Parents of more than 4,000 students responded to the mailed survey, which puts the response rate at about 15 percent, a few points higher than in recent years.

Of those who answered, 56.7 percent are white and 31.3 percent black. The student body in the district is about 35 percent white and 55 percent black.

At a board meeting Monday night, some board members considered the response rate too low and the demographics unrepresentative. Jean-Anne Matter, a volunteer who helped to analyze the results, said, however, that there were more similarities than differences between white and black parents.

While past surveys focused on questions about the district, this one asked questions about the individual schools. Schools then will review the results, looking for ways to improve parent participation and respond to the survey results.

On the question of whether they would recommend their child's school, 35 percent strongly agreed and 34 percent agreed.

Parents were more likely to recommend the early childhood centers and K-5 schools, with 85 percent and 74 percent agreeing or strongly agreeing, respectively. Those who would recommend the school and those who wouldn't answered 10 questions dealing with perceptions of teaching and communications with the school significantly differently. For example, of those who would recommend the school, 67 percent thought the quality of teaching is improving. For those who wouldn't, only 16 percent agreed or strongly agreed with that.

Some of the other teaching questions that separated the two groups included whether the child is challenged to do his best, discipline strategies for disruptive students are effective and teachers believe all students can learn at high levels.

Some communications questions that separated the two groups included whether the school provides useful responses to questions, considers a parent's recommendations or gives useful information on how to improve a child's progress.

At least 3 in 4 agreed or strongly agreed that the school keeps them informed about important matters and meetings, but just over half agreed or strongly agreed they were informed about their legal rights.
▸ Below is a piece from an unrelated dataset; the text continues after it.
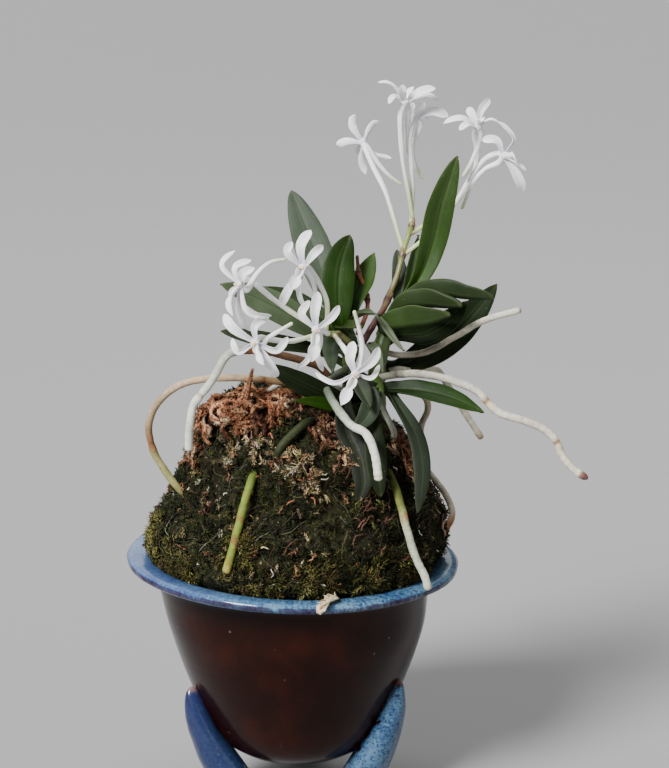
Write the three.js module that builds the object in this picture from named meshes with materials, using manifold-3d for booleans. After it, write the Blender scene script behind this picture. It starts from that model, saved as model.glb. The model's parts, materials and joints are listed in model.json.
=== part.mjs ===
// Wind orchid (Vanda falcata) on a dome of moss in a glazed pot with three feet.
//
// Millimetres, +Z up, front towards -Y. The plant is laid out around the pot's axis, with z = 0 under
// the feet. At the end the whole group is moved sideways, so that the origin is the middle of the
// bottom of its box.
//
// Every piece is made twice: at its true size, and grown by CLEARANCE. A later piece is cut by the
// grown shapes of the earlier ones, so pieces that touch in life stand CLEARANCE apart.

import * as THREE from "three";
import { mergeVertices } from "three/addons/utils/BufferGeometryUtils.js";
import Module from "manifold-3d";

const wasm = await Module();
wasm.setup();

// ---------------------------------------------------------------- driving dimensions

const CLEARANCE = 0.35;
const POT_SEGMENTS = 32;
const RIM_RADIUS = 54;
const RIM_TOP = 78.6;
const THROAT_RADIUS = 41; // inside of the pot just under the lip
const FLOOR_TOP = 16; // inside of the pot's bottom
const UNDERSIDE = 11.5; // from the ground to the flat underside of the bowl
const DRAIN_RADIUS = 9;
const LIP_TILT = 0.03; // the hand-thrown lip rises this much for each millimetre to the left
const BODY_SHIFT = 1.3; // and the body sits this far to the right of it

const LEAF_THICKNESS = 1.5;
const TEPAL_THICKNESS = 1.1;
const COLUMN_RADIUS = 1.6;
const SPUR_RADIUS = 0.85;
const PEDICEL_RADIUS = 0.85;
const MOSS_RELIEF = 1.2; // height of the lumps in the moss

// ---------------------------------------------------------------- finishes

const finish = (color, roughness) => new THREE.MeshStandardMaterial({ color, roughness, metalness: 0 });

const GLAZE = finish(0x3a5f92, 0.25);
const MOSS = finish(0x2c2f1a, 0.95);
const DRY_MOSS = finish(0x8a5a3a, 0.9);
const PALE_MOSS = finish(0xcbb68f, 0.9);
const STEM_GREEN = finish(0x3c5a26, 0.5);
const STALK_GREEN = finish(0x8b9a55, 0.5);
const PETAL_WHITE = finish(0xf4f3f0, 0.55);
const LEAF_MID = finish(0x33551c, 0.4);
const LEAF_BRIGHT = finish(0x4c7a22, 0.4);
const LEAF_DARK = finish(0x22351f, 0.4);
const LEAF_GREY = finish(0x6b7d63, 0.5);
const ROOT_TAN = finish(0xa38463, 0.7);
const ROOT_WHITE = finish(0xd3cfc0, 0.75);
const ROOT_GREEN = finish(0x7c8a33, 0.5);

// ---------------------------------------------------------------- small helpers

const { clamp, degToRad: radians, lerp: mix, smoothstep } = THREE.MathUtils;
const vec = ([x, y, z]) => new THREE.Vector3(x, y, z);
const shifted = (point, [x, y, z]) => point.clone().add(new THREE.Vector3(x, y, z));

/** A repeatable source of numbers from 0 to 1. */
function seeded(seed) {
  let state = seed;
  return () => {
    state = (state * 1664525 + 1013904223) % 4294967296;
    return state / 4294967296;
  };
}

/** Value at u of the broken line through pairs [u, value]. */
function along(pairs, u) {
  let i = 1;
  while (i < pairs.length - 1 && u > pairs[i][0]) i++;
  const [u0, a] = pairs[i - 1];
  const [u1, b] = pairs[i];
  return mix(a, b, clamp((u - u0) / (u1 - u0), 0, 1));
}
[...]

Parents were less positive about whether their recommendations are considered. While 56 percent said the school solicits their recommendations on events and activities, only 45 percent agreed or strongly agreed that their recommendations were considered.

About two-thirds agreed or strongly agreed all children are treated fairly and their child has the same opportunities as other children. However, white parents and parents of younger children scored the school higher on this measure.

Nearly a third said their child has complained of bullying, with the greatest response -- 44 percent -- coming from parents of children in grades 3-5. Those whose child complained of bullying were less likely to think there was fair treatment.

Errika Fearbry Jones, coordinator of the office of teacher effectiveness, said the district is developing a parent guide on bullying. It already has developed a teacher toolkit.

Only 41 percent agreed or strongly agreed that the most effective teachers should be assigned to the neediest students.

Some other categories in which at least three-fourths of parents agreed or strongly agreed:

• Adults care.

• The district provides a wide variety of school options and programs.

• Parents are aware of the Pittsburgh Promise scholarships and the criteria for them.

• Factors other than seniority should be considered in teacher layoffs.